• _Problem_: The records below are to be repeated in full, exactly as they are.

───── Supplied data

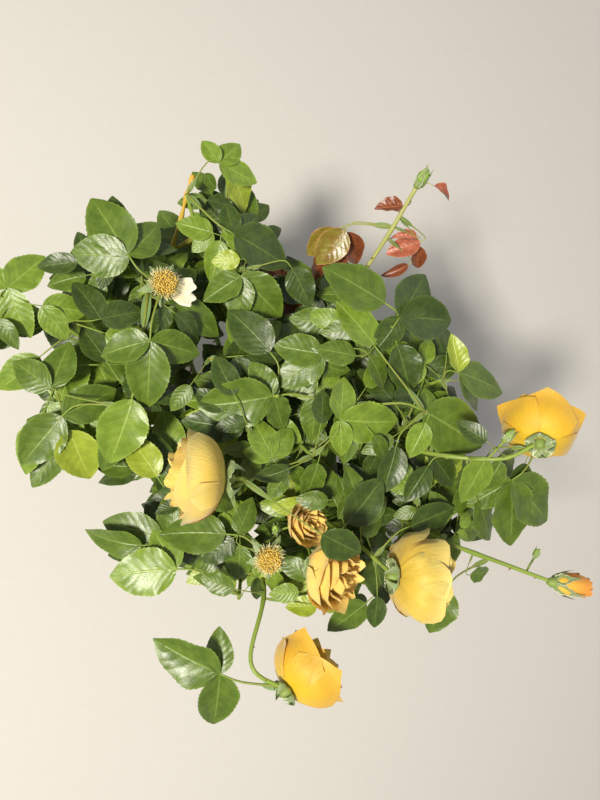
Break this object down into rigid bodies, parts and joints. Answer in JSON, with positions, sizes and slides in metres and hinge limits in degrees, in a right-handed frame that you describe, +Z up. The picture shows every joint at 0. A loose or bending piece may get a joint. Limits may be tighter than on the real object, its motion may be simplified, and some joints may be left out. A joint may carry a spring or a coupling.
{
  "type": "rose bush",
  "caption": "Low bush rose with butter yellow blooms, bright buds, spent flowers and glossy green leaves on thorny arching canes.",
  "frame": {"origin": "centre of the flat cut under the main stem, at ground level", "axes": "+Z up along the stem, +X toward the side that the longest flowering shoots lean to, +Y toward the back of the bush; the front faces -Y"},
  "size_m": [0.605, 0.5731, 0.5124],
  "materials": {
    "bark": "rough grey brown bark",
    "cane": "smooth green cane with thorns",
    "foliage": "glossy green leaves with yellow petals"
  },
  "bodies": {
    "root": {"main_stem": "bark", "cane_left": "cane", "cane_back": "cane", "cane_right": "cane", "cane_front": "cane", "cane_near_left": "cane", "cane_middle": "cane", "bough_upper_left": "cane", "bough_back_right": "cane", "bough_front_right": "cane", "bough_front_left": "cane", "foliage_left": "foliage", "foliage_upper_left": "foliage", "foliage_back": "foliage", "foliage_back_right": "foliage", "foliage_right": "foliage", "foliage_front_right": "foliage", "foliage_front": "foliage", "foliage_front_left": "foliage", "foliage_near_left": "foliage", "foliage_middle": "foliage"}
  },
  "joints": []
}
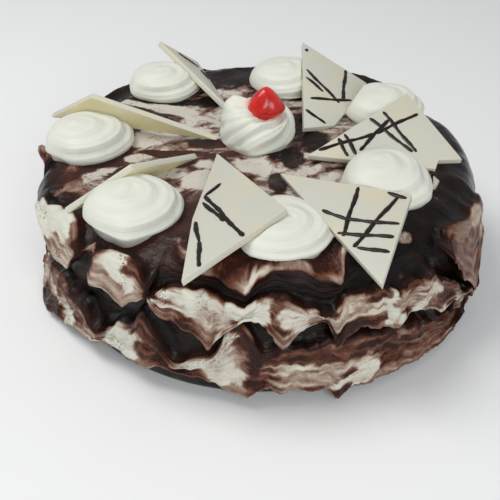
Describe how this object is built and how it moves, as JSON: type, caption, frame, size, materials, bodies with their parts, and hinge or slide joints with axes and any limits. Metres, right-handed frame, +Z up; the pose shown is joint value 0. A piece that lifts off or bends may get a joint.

──────────

• _Response below_:
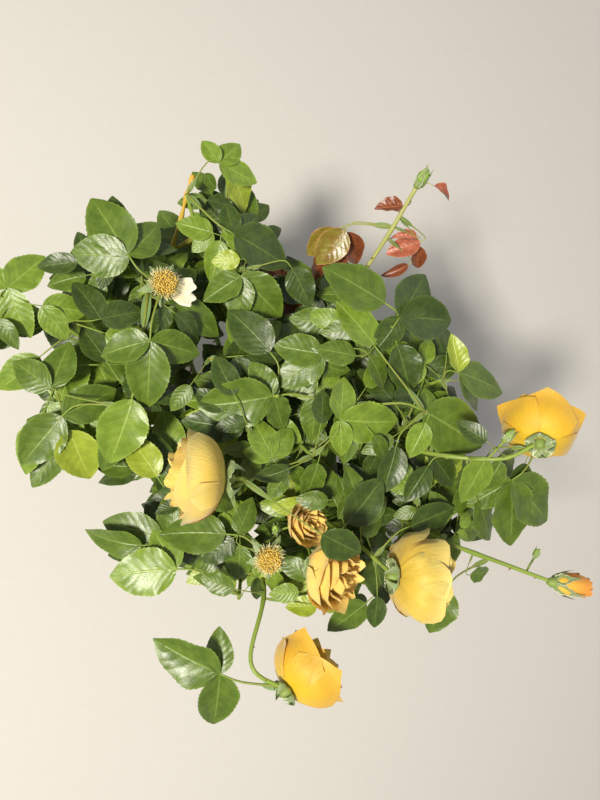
Break this object down into rigid bodies, parts and joints. Answer in JSON, with positions, sizes and slides in metres and hinge limits in degrees, in a right-handed frame that you describe, +Z up. The picture shows every joint at 0. A loose or bending piece may get a joint. Limits may be tighter than on the real object, its motion may be simplified, and some joints may be left out. A joint may carry a spring or a coupling.
{
  "type": "rose bush",
  "caption": "Low bush rose with butter yellow blooms, bright buds, spent flowers and glossy green leaves on thorny arching canes.",
  "frame": {"origin": "centre of the flat cut under the main stem, at ground level", "axes": "+Z up along the stem, +X toward the side that the longest flowering shoots lean to, +Y toward the back of the bush; the front faces -Y"},
  "size_m": [0.605, 0.5731, 0.5124],
  "materials": {
    "bark": "rough grey brown bark",
    "cane": "smooth green cane with thorns",
    "foliage": "glossy green leaves with yellow petals"
  },
  "bodies": {
    "root": {"main_stem": "bark", "cane_left": "cane", "cane_back": "cane", "cane_right": "cane", "cane_front": "cane", "cane_near_left": "cane", "cane_middle": "cane", "bough_upper_left": "cane", "bough_back_right": "cane", "bough_front_right": "cane", "bough_front_left": "cane", "foliage_left": "foliage", "foliage_upper_left": "foliage", "foliage_back": "foliage", "foliage_back_right": "foliage", "foliage_right": "foliage", "foliage_front_right": "foliage", "foliage_front": "foliage", "foliage_front_left": "foliage", "foliage_near_left": "foliage", "foliage_middle": "foliage"}
  },
  "joints": []
}
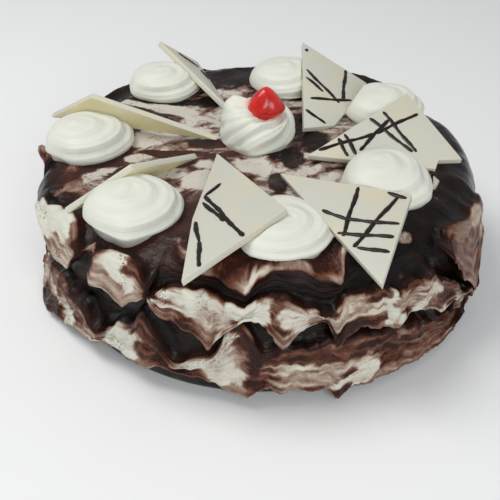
Describe how this object is built and how it moves, as JSON: type, caption, frame, size, materials, bodies with their parts, and hinge or slide joints with axes and any limits. Metres, right-handed frame, +Z up; the pose shown is joint value 0. A piece that lifts off or bends may get a joint.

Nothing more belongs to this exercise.